On the other hand, both of these are complete sentences or in most cases complete pieces. Contrary to both of these, an idiom is a manner of speaking. In written language, it is just a phrase having different meanings. Its words show their original meanings and sometimes point to the cryptic meanings it may have in some different contexts. Also, both, an adage as well as a proverb could be generalized and applied to any situation. However, an idiom can only be used in a specific context, and out of that context, it may lose its meaning.
Most Common Adages
There are various common adages cited across the globe for different purposes and different contexts. For example,
- Opposites attract.
- Birds of a Feather Flock Together.
- The clothes make the man.
- The early bird gets the worm.
- A drowning man catches at a straw.
- Better safe than sorry.
- Seek and you will find.
- Practice makes a man perfect.
- There is something wrong at the bottom.
- A hungry man is an angry man.
How to Use Adage in a Sentence
- Although I can tolerate hunger for much longer, you know a hungry man is an angry man.
- Although sometimes intellect does count, it is always a rule that practice makes a perfect man and Malcolm Gladwell has also pointed it out in his book, Outliers.
- Some of us do not understand but it dawns upon us later that it is better safe than sorry.
- If you get up early in the morning, you feel that you have completed various tasks. It is a universal truth that early bird catches worms.
- The person who does not try is equal to the one who tries, for a non-trying person does not find anything while if you seek you will find is a common phenomenon.
Examples of Adage from Literature
Many authors have employed adages in their works, such as C.S Lewis, Geoffrey Chaucer, William Shakespeare, Benjamin Franklin, J.K. Rowling, Aesop, George Bernard Shaw, Friedrich Nietzsche, and many others.
Example #1: In Memoriam (by Alfred Lord Tennyson)
Tis better to have loved and lost
Than never to have loved at all.
In these lines, Tennyson is giving advice about having love in one’s life, which is a truth used in literary texts even today.
Example #2: As You Like It (by William Shakespeare)
All the world’s a stage,
And all the men and women merely players.
They have their exits and their entrances,
And one man in his time plays many parts,
His acts being seven ages.
This is the most frequently quoted adage by Shakespeare. Here he has made a comparison between the world and the stage, as well as between life and play. He also refers to seven stages in the lives of humans as seven ages of humans.
Example #3: The Tortoise and the Hare (by Aesop)

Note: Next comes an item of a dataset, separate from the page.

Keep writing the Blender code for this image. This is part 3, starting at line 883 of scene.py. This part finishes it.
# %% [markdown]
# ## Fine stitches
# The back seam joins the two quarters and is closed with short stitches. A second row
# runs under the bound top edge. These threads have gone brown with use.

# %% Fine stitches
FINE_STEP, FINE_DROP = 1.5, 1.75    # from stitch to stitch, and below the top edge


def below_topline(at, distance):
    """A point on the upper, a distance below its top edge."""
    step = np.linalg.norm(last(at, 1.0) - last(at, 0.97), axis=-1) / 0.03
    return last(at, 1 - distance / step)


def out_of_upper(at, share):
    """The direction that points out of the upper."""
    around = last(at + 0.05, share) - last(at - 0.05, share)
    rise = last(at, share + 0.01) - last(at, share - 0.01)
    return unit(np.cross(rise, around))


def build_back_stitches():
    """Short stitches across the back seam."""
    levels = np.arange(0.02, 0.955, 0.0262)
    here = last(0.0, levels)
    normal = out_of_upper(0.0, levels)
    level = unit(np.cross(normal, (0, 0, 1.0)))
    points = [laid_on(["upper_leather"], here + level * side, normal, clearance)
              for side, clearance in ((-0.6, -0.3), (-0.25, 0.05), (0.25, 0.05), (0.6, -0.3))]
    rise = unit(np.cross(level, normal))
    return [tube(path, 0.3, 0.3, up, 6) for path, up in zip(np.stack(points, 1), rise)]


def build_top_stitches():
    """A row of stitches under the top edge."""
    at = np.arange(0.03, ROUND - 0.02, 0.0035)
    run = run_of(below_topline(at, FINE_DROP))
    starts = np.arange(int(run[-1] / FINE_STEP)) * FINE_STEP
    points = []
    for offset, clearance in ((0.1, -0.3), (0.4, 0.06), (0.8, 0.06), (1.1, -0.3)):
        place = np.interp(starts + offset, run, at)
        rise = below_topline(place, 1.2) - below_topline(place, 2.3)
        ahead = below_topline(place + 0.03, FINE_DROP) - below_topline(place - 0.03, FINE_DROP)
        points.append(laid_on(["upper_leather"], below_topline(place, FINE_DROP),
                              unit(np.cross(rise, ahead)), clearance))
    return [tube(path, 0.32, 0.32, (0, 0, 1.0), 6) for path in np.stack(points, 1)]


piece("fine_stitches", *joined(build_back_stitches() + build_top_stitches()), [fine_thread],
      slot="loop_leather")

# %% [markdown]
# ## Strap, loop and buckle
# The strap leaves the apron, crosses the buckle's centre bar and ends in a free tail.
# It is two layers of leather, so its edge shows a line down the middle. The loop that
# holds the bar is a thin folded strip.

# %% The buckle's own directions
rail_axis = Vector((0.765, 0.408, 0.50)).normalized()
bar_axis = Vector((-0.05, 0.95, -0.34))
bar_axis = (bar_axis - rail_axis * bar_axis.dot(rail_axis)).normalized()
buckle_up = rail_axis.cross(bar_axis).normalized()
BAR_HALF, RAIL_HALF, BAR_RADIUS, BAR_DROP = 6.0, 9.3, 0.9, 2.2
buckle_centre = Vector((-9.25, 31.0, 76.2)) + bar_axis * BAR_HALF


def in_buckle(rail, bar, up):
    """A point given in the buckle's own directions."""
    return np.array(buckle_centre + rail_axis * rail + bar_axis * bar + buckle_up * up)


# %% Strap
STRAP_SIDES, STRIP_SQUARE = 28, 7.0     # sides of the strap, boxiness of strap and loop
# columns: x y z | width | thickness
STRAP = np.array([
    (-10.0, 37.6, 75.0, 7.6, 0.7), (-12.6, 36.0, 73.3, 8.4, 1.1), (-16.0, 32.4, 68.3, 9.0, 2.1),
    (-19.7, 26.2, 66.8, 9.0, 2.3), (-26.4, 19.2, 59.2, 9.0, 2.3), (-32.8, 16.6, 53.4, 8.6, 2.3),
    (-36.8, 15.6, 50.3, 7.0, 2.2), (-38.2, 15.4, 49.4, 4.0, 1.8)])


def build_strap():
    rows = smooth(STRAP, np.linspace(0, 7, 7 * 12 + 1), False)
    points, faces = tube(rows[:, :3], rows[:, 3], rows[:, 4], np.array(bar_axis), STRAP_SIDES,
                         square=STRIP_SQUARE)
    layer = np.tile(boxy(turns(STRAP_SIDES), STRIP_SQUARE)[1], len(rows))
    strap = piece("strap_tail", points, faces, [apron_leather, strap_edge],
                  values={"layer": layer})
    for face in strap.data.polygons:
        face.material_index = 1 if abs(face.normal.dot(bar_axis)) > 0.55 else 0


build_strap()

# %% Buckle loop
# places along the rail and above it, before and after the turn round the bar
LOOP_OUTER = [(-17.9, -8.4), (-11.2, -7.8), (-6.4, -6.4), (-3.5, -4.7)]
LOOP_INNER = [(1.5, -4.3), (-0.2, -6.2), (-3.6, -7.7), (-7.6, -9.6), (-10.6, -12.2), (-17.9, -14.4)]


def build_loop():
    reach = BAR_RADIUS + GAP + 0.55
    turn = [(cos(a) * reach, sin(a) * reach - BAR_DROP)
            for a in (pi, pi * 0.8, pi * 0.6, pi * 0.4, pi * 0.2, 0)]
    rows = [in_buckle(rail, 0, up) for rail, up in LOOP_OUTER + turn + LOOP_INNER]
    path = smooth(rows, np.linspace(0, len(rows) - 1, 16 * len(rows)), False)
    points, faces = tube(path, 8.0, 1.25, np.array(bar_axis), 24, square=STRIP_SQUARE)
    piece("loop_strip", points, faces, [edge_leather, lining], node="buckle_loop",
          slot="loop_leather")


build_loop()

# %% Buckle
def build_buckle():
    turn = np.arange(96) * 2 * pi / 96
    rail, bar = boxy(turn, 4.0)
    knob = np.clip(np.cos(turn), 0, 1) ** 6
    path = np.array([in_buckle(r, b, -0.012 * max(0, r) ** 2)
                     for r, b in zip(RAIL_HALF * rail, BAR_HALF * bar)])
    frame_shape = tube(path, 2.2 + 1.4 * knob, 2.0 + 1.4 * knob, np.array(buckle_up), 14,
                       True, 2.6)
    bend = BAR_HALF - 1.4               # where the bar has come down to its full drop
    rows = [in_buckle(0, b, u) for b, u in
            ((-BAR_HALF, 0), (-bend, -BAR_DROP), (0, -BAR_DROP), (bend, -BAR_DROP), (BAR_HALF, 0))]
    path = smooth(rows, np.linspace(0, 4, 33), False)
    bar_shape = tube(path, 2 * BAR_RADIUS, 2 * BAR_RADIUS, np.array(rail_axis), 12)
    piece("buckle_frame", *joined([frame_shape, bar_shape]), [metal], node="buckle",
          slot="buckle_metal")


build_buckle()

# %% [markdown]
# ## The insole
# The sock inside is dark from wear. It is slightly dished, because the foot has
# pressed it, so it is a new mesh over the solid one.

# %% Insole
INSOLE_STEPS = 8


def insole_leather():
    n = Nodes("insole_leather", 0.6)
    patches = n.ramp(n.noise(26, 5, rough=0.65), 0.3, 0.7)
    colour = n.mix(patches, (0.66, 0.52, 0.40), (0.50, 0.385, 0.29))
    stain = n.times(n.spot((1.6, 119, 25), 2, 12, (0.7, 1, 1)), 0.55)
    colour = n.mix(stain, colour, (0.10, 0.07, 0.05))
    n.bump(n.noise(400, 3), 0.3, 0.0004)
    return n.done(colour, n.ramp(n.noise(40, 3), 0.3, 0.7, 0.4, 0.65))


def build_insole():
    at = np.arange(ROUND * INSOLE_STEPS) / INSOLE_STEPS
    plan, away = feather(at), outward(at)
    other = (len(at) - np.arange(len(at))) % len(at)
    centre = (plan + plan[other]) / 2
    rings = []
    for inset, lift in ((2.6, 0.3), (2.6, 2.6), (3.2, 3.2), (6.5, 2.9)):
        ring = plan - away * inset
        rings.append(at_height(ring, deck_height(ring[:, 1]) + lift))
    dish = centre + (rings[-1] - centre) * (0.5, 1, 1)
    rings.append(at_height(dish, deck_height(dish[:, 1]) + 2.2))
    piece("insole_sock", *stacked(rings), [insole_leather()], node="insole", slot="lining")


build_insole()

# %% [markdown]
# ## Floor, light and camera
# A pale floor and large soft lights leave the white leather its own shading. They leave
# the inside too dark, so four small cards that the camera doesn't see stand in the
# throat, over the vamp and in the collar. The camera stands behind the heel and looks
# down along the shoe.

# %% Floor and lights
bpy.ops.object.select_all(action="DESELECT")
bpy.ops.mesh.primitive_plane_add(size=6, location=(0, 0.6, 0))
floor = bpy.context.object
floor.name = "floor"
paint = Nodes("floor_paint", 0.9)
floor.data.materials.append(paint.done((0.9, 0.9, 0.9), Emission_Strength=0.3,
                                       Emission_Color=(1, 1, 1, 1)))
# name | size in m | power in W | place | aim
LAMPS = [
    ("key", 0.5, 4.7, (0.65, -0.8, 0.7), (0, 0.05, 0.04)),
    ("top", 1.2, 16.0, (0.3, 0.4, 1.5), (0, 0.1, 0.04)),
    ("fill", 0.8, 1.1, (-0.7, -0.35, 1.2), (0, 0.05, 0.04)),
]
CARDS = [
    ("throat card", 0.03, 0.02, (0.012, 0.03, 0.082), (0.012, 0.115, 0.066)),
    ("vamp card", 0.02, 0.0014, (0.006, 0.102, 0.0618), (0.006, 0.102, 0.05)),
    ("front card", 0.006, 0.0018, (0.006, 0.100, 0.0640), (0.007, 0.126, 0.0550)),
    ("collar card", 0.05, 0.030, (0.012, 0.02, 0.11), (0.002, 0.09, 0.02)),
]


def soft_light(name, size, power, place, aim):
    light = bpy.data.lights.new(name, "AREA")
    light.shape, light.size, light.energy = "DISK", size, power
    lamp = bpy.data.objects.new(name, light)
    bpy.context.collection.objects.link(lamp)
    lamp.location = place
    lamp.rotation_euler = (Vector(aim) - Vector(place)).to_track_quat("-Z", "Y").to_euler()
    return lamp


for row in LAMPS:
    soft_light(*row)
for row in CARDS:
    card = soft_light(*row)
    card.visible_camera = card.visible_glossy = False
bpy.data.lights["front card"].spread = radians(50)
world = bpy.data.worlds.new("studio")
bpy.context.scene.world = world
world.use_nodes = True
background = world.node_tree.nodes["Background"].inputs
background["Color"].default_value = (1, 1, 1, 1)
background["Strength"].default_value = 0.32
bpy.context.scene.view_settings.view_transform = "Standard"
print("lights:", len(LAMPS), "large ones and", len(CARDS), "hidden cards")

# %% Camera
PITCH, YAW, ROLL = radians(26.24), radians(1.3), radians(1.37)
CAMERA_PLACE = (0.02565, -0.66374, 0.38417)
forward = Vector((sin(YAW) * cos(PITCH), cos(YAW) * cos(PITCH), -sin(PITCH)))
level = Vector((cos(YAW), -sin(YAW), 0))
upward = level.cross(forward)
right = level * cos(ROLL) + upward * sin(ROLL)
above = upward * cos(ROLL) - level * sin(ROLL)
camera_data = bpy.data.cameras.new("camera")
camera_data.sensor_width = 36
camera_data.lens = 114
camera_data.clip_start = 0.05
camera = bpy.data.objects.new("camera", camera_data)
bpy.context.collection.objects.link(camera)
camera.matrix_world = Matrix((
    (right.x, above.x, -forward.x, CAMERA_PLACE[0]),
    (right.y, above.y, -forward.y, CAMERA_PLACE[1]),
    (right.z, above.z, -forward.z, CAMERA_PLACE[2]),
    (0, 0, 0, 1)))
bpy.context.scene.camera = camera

“Things are not always what they seem.”
(From The Bee-Keeper and the Bees)
“Appearances often are deceiving.”
(From The Wolf in Sheep’s Clothing)
“Slow and steady wins the race.”
(From The Tortoise and the Hare)
The following lines are very popular in literature as well as in everyday use. People use these adages in their common speeches as witty sayings.

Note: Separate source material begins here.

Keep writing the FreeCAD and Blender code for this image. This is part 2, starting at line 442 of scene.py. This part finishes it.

Example #4: Adagia (by Desiderius Erasmus)
“God helps those who help themselves.”
“Put the cart before the horse.”
Erasmus is famous for using adages in his works. The given lines are commonly used sayings in daily conversation. These are now accepted as a universal truths.

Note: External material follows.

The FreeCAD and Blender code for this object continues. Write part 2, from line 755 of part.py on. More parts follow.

Example #5: The Holy Bible (by Multiple Authors)
“Don’t cast your pearls before swine.” – Matthew 7:6
“More blessed to give than to receive.” – Acts 20:35
“Pride goes before a fall.” – Proverbs 16:18
“To everything there is a season.” – Ecclesiastes 3:1
The Bible has also employed adages with deeper, moral meanings. The purpose of these sayings is to educate and increase the readers’ awareness.
Example #6: Poor Richard’s Almanack (by Benjamin Franklin)
“Early to bed and early to rise, makes a man healthy, wealthy, and wise.”
“Eat to live, and not live to eat.”
“To err is human, to repent divine; to persist devilish.”
“Well done is better than well said.”
“A penny saved is a penny earned.”
Franklin published this book on a yearly basis from 1732-1758, which became popular due to the extensive use of witty adages and wordplay. These are some popular adages used to this day.
Function of Adage
Adages are not only found in literature, but also in advertising and scripts of films. The first major function of the adage is to give awareness to the readers about some facts of life. Secondly, adages are applicable in any circumstance or situation, as they convey deeper meanings of wisdom. Most of these sayings are witty and suggest a moral lesson, having long-lasting impacts on the universal application of the truths contained in them. They become imprinted on the minds of the users. Moreover, they sum up the moral lesson of a story such as in Aesop’s Fables. The authors use this device to make their works effective, compact, and rich.
Synonyms of Adage
The adage is also called an apothegm, byword, aphorism, epigram, maxim, proverb, saw, saying, and sententia. Almost all of them have a slight difference in meanings, depending on the context.